A letter by Winnipeg chiropractor Henri Marcoux was published last February in Manitoba's francophone weekly newspaper La Liberté, in response to an article in which a regional health authority expert was interviewed about influenza immunizations.

Marcoux wrote that he does not recommend flu vaccines, calling them "toxic." He further stated that the flu virus actually "purifies our systems" and said that he believes flu vaccines are "driven by a vast operation orchestrated by pharmaceutical companies."

People should instead focus on general wellness — which includes chiropractic treatment — to stave off the flu, he wrote.

Now-retired chiropractor and long-time anti-vaccination advocate Gérald Bohémier wrote a later letter in support of Marcoux that also appeared in La Liberté.

Letters then poured in from members of the community, including a resident and two physicians who took exception to these statements.

Marcoux told the CBC's French service, Radio-Canada, that he does not believe his views are at odds with public health.

He stands by his letter, he said, adding if society as a whole took health and wellness more seriously — rather than trying to treat symptoms — the need for vaccines would dissipate or never would have existed in the first place.

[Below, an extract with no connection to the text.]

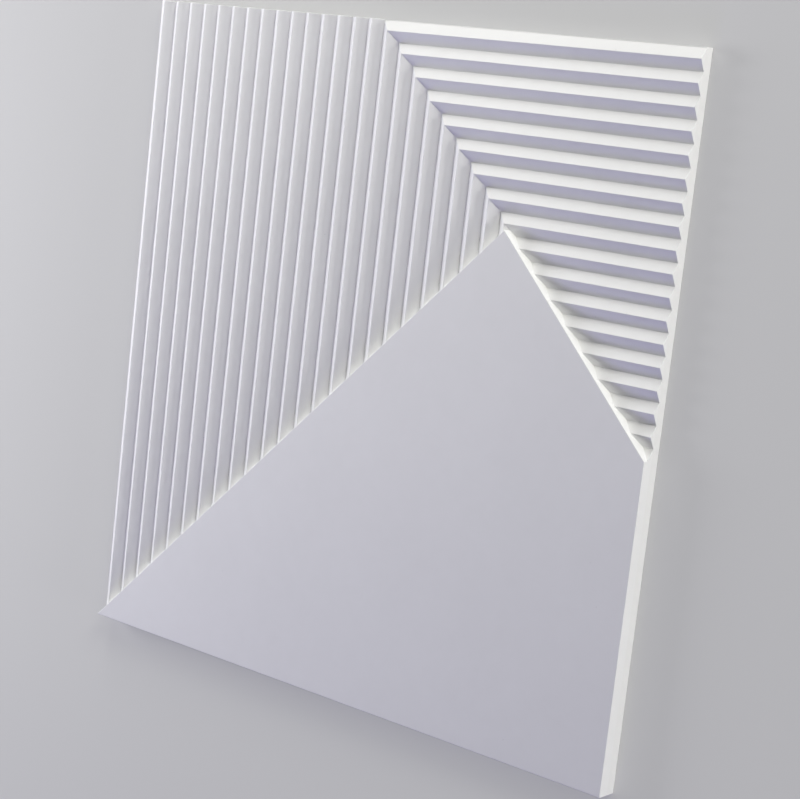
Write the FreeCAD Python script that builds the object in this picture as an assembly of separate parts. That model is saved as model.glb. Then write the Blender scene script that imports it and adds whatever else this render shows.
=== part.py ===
import FreeCAD, Part
import math
import os

# A square cast gypsum wall panel with three fields in its front: vertical V ribs on the
# left, horizontal V ribs in the upper right corner, and one plain raised face below them.
# Millimetres. The origin is the middle of the flat back, +Z is the front of the relief,
# +Y the top edge on the wall and +X the right edge.

# Panel
panel_side = 600.0
web_thickness = 9.0        # solid plaster left under the bottom of the grooves
groove_depth = 6.2         # from a rib's crest down to the groove beside it
face_step = 4.8            # from a rib's crest up to the plain raised face

# Ribs
rib_pitch = 18.43          # groove to groove
crest_offset = 8.8         # from a groove to the crest that follows it
first_groove = 0.6         # from the left or top edge in to the first groove
ribs_before_mitre = 15     # ribs along the top edge before the mitre starts

# Arrises, as the mould leaves them
crest_radius = 0.5
groove_radius = 0.4
face_radius = 0.6

# What follows from those
half = panel_side / 2
groove_height = web_thickness
crest_height = groove_height + groove_depth
thickness = crest_height + face_step
mitre_start = ribs_before_mitre * rib_pitch
bottom_left = FreeCAD.Vector(-half, -half, 0)
bottom_right = FreeCAD.Vector(half, -half, 0)
top_left = FreeCAD.Vector(-half, half, 0)
top_right = FreeCAD.Vector(half, half, 0)

# The mitre runs at 45 degrees from the top edge to the right edge. The diagonal from the
# bottom left corner meets it at the apex, where all three fields come together.
mitre_top = top_left + FreeCAD.Vector(mitre_start, 0, 0)
mitre_right = bottom_right + FreeCAD.Vector(0, mitre_start, 0)
apex = (mitre_top + mitre_right) / 2

up = FreeCAD.Vector(0, 0, 1)
rightward = FreeCAD.Vector(1, 0, 0)
upward = FreeCAD.Vector(0, 1, 0)


def prism(outline, height):
    """A solid on the back plane with the given corners."""
    wire = Part.makePolygon(outline + [outline[0]])
    return Part.Face(wire).extrude(up * height)


def rounded_corner(before, corner, after, radius):
    """The arc that rounds one corner of a profile, tangent to both of its sides."""
    way_in = (corner - before).normalize()
    way_out = (after - corner).normalize()
    half_turn = way_in.getAngle(way_out) / 2
    tangent = radius * math.tan(half_turn)
    inward = (way_out - way_in).normalize()
    sagitta = radius / math.cos(half_turn) - radius
    return Part.Arc(corner - way_in * tangent, corner + inward * sagitta, corner + way_out * tangent)


def ribbed_blank(start, across, along, span):
    """Ribs side by side from a groove at start, each as long as the panel is wide.

    One rib more than the span needs is made on each side, for the field's outline to trim.
    """
    last = math.ceil(span / rib_pitch) + 1
    zigzag = []
    for rib in range(-1, last):
        zigzag.append((rib * rib_pitch, groove_height, groove_radius))
        zigzag.append((rib * rib_pitch + crest_offset, crest_height, crest_radius))
    corners = [start + across * offset + up * height for offset, height, radius in zigzag]
    edges = []
    here = corners[0]
    for index in range(1, len(corners) - 1):
        arc = rounded_corner(corners[index - 1], corners[index], corners[index + 1], zigzag[index][2])
        edges.append(Part.LineSegment(here, arc.StartPoint).toShape())
        edges.append(arc.toShape())
        here = arc.EndPoint
    first_foot = start + across * zigzag[0][0]
    last_foot = start + across * zigzag[-1][0]
    edges.append(Part.LineSegment(here, corners[-1]).toShape())
    edges.append(Part.LineSegment(corners[-1], last_foot).toShape())
    edges.append(Part.LineSegment(last_foot, first_foot).toShape())
    edges.append(Part.LineSegment(first_foot, corners[0]).toShape())
    return Part.Face(Part.Wire(edges)).extrude(along * panel_side)


def upright_ribs():
    """The left field: ribs that stand, from the left edge to the apex."""
    start = bottom_left + rightward * first_groove
    blank = ribbed_blank(start, rightward, upward, apex.x + half)
    return blank.common(prism([bottom_left, apex, mitre_top, top_left], thickness))


def level_ribs():
    """The upper right field: ribs that lie level, from the top edge down to the mitre's end."""
    start = top_left - upward * first_groove
    blank = ribbed_blank(start, -upward, rightward, panel_side - mitre_start)
    return blank.common(prism([mitre_top, mitre_right, top_right], thickness))


def raised_face():
    """The plain field, which stands above both rib fields with its front edges eased."""
    block = prism([bottom_left, bottom_right, mitre_right, apex], thickness)
    front_edges = [edge for edge in block.Edges if edge.CenterOfMass.z > thickness - face_radius]
    return block.makeFillet(face_radius, front_edges)


def panel():
    """The whole casting, one solid."""
    return raised_face().fuse([upright_ribs(), level_ribs()]).removeSplitter()


os.makedirs("parts", exist_ok=True)
casting = panel().Solids[0]
casting.exportStep("parts/panel.step")
print("thickness", round(thickness, 2), "mm, volume", round(casting.Volume / 1e6, 3), "litres")
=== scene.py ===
from math import atan2, ceil, copysign, cos, hypot, pi, radians, sin, sqrt, tan

import bmesh
import bpy
from mathutils import Matrix, Vector, noise


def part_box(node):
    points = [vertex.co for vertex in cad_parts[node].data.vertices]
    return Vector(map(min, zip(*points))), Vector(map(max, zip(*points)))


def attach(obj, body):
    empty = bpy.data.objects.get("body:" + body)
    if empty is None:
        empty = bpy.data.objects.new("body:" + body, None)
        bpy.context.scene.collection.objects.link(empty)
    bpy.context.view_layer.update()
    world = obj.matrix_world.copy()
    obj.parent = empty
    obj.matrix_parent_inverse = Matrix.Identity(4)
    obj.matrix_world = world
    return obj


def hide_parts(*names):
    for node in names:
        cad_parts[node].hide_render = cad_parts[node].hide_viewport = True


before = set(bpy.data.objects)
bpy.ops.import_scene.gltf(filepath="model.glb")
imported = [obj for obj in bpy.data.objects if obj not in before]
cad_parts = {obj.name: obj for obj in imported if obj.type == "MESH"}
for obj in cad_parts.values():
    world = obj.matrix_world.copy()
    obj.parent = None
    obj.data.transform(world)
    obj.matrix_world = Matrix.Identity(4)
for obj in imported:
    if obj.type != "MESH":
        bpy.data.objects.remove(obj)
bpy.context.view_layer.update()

# The panel lies on its back on a pale floor, in metres: +X its right edge, +Y its top edge.
LOW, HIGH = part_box("panel")
SIDE = HIGH.x - LOW.x
THICKNESS = HIGH.z

# The relief, as the casting has it
WEB = 0.009
GROOVE_DEPTH = 0.0062
RIB_PITCH = 0.01843
CREST_OFFSET = 0.0088
FIRST_GROOVE = 0.0006
RIBS_BEFORE_MITRE = 15

# Arrises
CREST_RADIUS = 0.0005
GROOVE_RADIUS = 0.0004
FACE_RADIUS = 0.0006
RIM_RADIUS = 0.0004

# Where the fields meet, measured from the left and the bottom edge
MITRE_START = RIBS_BEFORE_MITRE * RIB_PITCH
MITRE_SUM = SIDE + MITRE_START
APEX = MITRE_SUM / 2

# How finely the mesh is divided
ARC_STEPS = 4
SLOPE_STEPS = 3
CELLS = 100
SNAP = 1e-6
WELD = 2e-6
NEAREST_LINE = 1e-5
SHARP_ANGLE = radians(35)
EVEN_WEIGHT = 90

# How far the plaster strays from true, the (waves per metre, share) of each swell, and their draw
WARP = 0.00006
WARP_SWELLS = ((6.0, 1.0), (19.0, 0.35))
WARP_SEED = 7

# Drag marks on the struck back
DRAG_DEPTH = 0.00025
DRAG_LENGTH, DRAG_WIDTH = 0.30, 0.028

# Camera, at the photograph's viewing angle
CAMERA_PLACE = (1.116, 0.2404, 1.3564)
CAMERA_TURN = (-3.419, 39.273, 8.325)
LENS_MM = 90.5
SENSOR_MM = 36.0

# Colours, linear
GYPSUM = (0.88, 0.88, 0.873, 1.0)
GYPSUM_GREYER = (0.86, 0.86, 0.852, 1.0)
# Painted shade, low in the grooves
GYPSUM_GROOVE_SHADE = (0.80, 0.795, 0.775, 1.0)
GYPSUM_STRUCK = (0.74, 0.735, 0.715, 1.0)
# Painted shade inside the pinholes
PINHOLE_PAINTED_SHADE_GREY = (0.42, 0.42, 0.41, 1.0)
FLOOR_GREY = (0.66, 0.66, 0.66, 1.0)
BACKDROP_GREY = (0.56, 0.56, 0.56, 1.0)

# Clouds and mottle in the gypsum, in waves per metre
CLOUD_SCALE, CLOUD_DETAIL = 11.0, 4.0
MOTTLE_SCALE, MOTTLE_DETAIL = 75.0, 3.0
CLOUD_SHARE = 0.6

# The stretch of a noise that is carried to the ends of its range
TONE_SPAN = (0.35, 0.65)
NOISE_SPAN = (0.3, 0.7)

# How far up a face looks, from -1 to 1: back or side up to the first, and no longer past the second
BACK_SPAN = (-0.8, -0.4)
SIDE_SPAN = (0.1, 0.5)

# Painted shade: a darker, warmer tone towards the bottom of the grooves and on everything lower than
# them, thinner in places
GROOVE_SHADE_RISE = 0.0012
GROOVE_SHADE_MOST = 0.35
GROOVE_SHADE_THINNEST = 0.4

# Pinholes: cells per metre, the draw that gives a cell one, its reach in cells, its depth and the share
# of painted shade in it
PINHOLE_CELLS = 95.0
PINHOLE_DRAW = (0.93, 0.95)
PINHOLE_DRAW_ON_SIDES = 0.12
PINHOLE_REACH = (0.018, 0.034)
PINHOLE_DEPTH = 0.00012
PINHOLE_PAINTED_SHADE_SHARE = 0.7

# Streaks, grit and grain, in waves per metre, with their heights
STREAK_SCALES = (6.0, 60.0, 6.0)
STREAK_FAINTEST = 0.55
GRIT_SCALES = (90.0, 700.0, 90.0)
GRIT_HEIGHT = 0.00018
DRAGGED_DETAIL = 4.0
GRAIN_SCALE, GRAIN_DETAIL = 1300.0, 3.0
GRAIN_HEIGHT = 0.000012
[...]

Facts on chiropractic services

  • Chiropractors in Manitoba are authorized by the Chiropractic Act to use the title "doctor," but only if the individual displays or makes use of the word "chiropractic" or "chiropractor" immediately before or after the name.
  • In 2016, Manitoba Public Insurance spent $7.5 million on 176,820 chiropractic treatments.
  • In 2016, the Worker's Compensation Board spent $1.9 million on 48,226 chiropractic treatments.
  • Chiropractic services have been covered by Manitoba Health since 1969.
  • British Columbia, Alberta and Saskatchewan all offer some form of public coverage, but only for limited groups, such as seniors and people on social assistance.
  • Ontario delisted chiropractic coverage in 2004 in a wave of health-care cuts.